Gell was indicted August 7, 1995 on charges of first degree murder, conspiracy to commit murder, armed robbery, and conspiracy to commit armed robbery. He was convicted at a 1998 jury trial and sentenced to death by Bertie County Superior Court for the crime of first degree murder later that same year.

Appeal and second trial

While on death row, Gell appealed his conviction; it was denied in 1998 by the state appeals court. But in 2002 his attorneys gained a hearing by a State Superior Court judge after arguing that prosecutors had withheld key evidence in the case.

The defense alleged that the police withheld eyewitness information from the forensic pathologist, Dr. M. G. F. Gilliland, which affected her estimate of the date of death. Gilliland said that, if the prosecutors had told her about the numerous sightings of Jenkins by eyewitnesses on April 8 and April 9, she would have predicted that Jenkins had died closer to April 14 than to the date of April 3, which she had testified to in Gell's trial. Prosecutors had recorded more than 17 sightings of Jenkins by witnesses that took place after April 3. The defense also told the court that, during this revised period of two weeks in early April when the crime was likely committed, Gell had been out of state or serving a sentence in jail after having been arrested for stealing a car. The State Superior Court overturned his conviction and remanded the case to the Bertie County Superior Court, ordering a new trial for Gell.

Gell's second trial went to the jury for a verdict on February 18, 2004. They had heard evidence that 17 eyewitnesses saw Jenkins after April 3, which was the date that prosecutors said Gell killed him. In addition, they heard a tape recording by Crystal Morris saying that she had to make up a story to tell the police. Jurors deliberated 2½ hours before returning a verdict of not guilty and acquitting Gell of the 1995 murder of Allen Ray Jenkins.

Gell is the 113th person (as of November 29, 2010) to be freed from death row in the United States. As jurors left the courtroom, Gell, then 28 years old, hugged his lawyers. Gell was represented by James P. Cooney, III, Joseph Cheshire V, Mary Pollard, and Brad Bannon.


Gell struggled in his life after having been in prison for several years. He went to community college but dropped out. He became an anti-death penalty activist, speaking out about this cause. He had messy relationships.

In April 2006, Gell was charged with the statutory rape of a former girlfriend (who was 15 years old when she got pregnant by him) and possession of cocaine. He pleaded guilty and was sentenced to five years in prison. Gell apologized to the judge and to Harris and her mother. He committed to helping raise the son he had with Harris. The former girlfriend, Olivia Harris, age 17 at the time of Gell's trial, said, "It was consensual, it was a relationship, and I was two months from being 16 [the age of sexual consent for a young woman in North Carolina] when I got pregnant. I think it's bullcrap. The only reason they're doing it is for all these things that happened years ago."

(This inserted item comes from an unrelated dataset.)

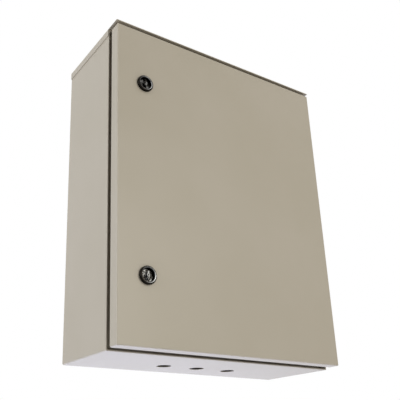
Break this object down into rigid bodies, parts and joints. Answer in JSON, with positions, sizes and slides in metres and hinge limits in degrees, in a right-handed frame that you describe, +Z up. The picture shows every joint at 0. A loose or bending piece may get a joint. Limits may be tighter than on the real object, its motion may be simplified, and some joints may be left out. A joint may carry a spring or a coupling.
{
  "type": "electrical enclosure",
  "caption": "Wall-mounting sheet-steel electrical enclosure with a roof sheet, a hinged door with quarter-turn locks, cable entries in the bottom and a mounting plate inside.",
  "frame": {"origin": "centre of the four wall-fixing holes, on the outer face of the back panel, which is the wall's plane", "axes": "+X right as seen from the front, +Y into the wall, +Z up; the door faces -Y"},
  "size_m": [0.4024, 0.1674, 0.5012],
  "materials": {
    "paint": "fine-textured powder coat",
    "zinc_plate": "bright zinc plating",
    "passivated_zinc": "yellow passivated zinc plating",
    "galvanised": "galvanised sheet",
    "foam": "foamed polyurethane",
    "black_rubber": "smooth",
    "lock_metal": "dark chrome plating"
  },
  "bodies": {
    "case": {"body_shell": "paint", "back_panel": "paint", "roof_sheet": "paint", "hinge_leaf_case_upper": "zinc_plate", "hinge_leaf_case_lower": "zinc_plate", "hinge_pin_upper": "zinc_plate", "hinge_pin_lower": "zinc_plate", "hinge_rivets": "zinc_plate", "mounting_plate": "galvanised", "plate_studs": "zinc_plate", "plate_spacers": "zinc_plate", "plate_washers": "zinc_plate", "plate_nuts": "zinc_plate", "earth_stud_case": "zinc_plate", "earth_washer_case": "zinc_plate", "earth_nut_case": "zinc_plate"},
    "door": {"door_panel": "paint", "door_seal": "foam", "door_rail_left": "paint", "door_rail_right": "paint", "hinge_leaf_door_upper": "zinc_plate", "hinge_leaf_door_lower": "zinc_plate", "hinge_studs": "zinc_plate", "hinge_nuts": "zinc_plate", "lock_housing_upper": "lock_metal", "lock_housing_lower": "lock_metal", "lock_washer_upper": "black_rubber", "lock_washer_lower": "black_rubber", "lock_nut_upper": "zinc_plate", "lock_nut_lower": "zinc_plate", "earth_stud_door": "zinc_plate", "earth_washer_door": "zinc_plate", "earth_nut_door": "zinc_plate"},
    "upper_lock": {"lock_core_upper": "lock_metal", "lock_cam_upper": "passivated_zinc", "cam_screw_upper": "zinc_plate"},
    "lower_lock": {"lock_core_lower": "lock_metal", "lock_cam_lower": "passivated_zinc", "cam_screw_lower": "zinc_plate"}
  },
  "joints": [
    {"name": "door_hinge", "type": "hinge", "parent": "case", "child": "door", "pos_m": [0.1907, -0.1514, 0], "axis": [0, 0, 1], "range_deg": [0, 120]},
    {"name": "upper_lock_turn", "type": "hinge", "parent": "door", "child": "upper_lock", "pos_m": [-0.153, -0.16, 0.15], "axis": [0, 1, 0], "range_deg": [0, 90]},
    {"name": "lower_lock_turn", "type": "hinge", "parent": "door", "child": "lower_lock", "pos_m": [-0.153, -0.16, -0.15], "axis": [0, 1, 0], "range_deg": [0, 90]}
  ]
}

The Gell appeals, second trial, and 2004 acquittal for the Jenkins murder, attracted media attention across the state and nationally. Such prosecutorial misconduct of suppressing exculpatory evidence as took place in the 1995 Gell trial had been ruled unconstitutional by the US Supreme Court in Brady v. Maryland (1963). The North Carolina legislature strengthened its protection of defendants by passing a law that requires prosecutors in all felony cases to "share their entire file with defendants, a change designed to prevent the misconduct that put Gell on death row."

Gell's attorneys filed a civil suit against the state for wrongful conviction and imprisonment. In 2009 the state and the SBI insurers settled with Gell, paying him $3.9 million.

After his release in 2011, Gell developed a relationship with a former friend. He and Angel Wilson married in February 2015, combining their families. She is an accountant with a college degree and has full custody of her four children from a previous marriage.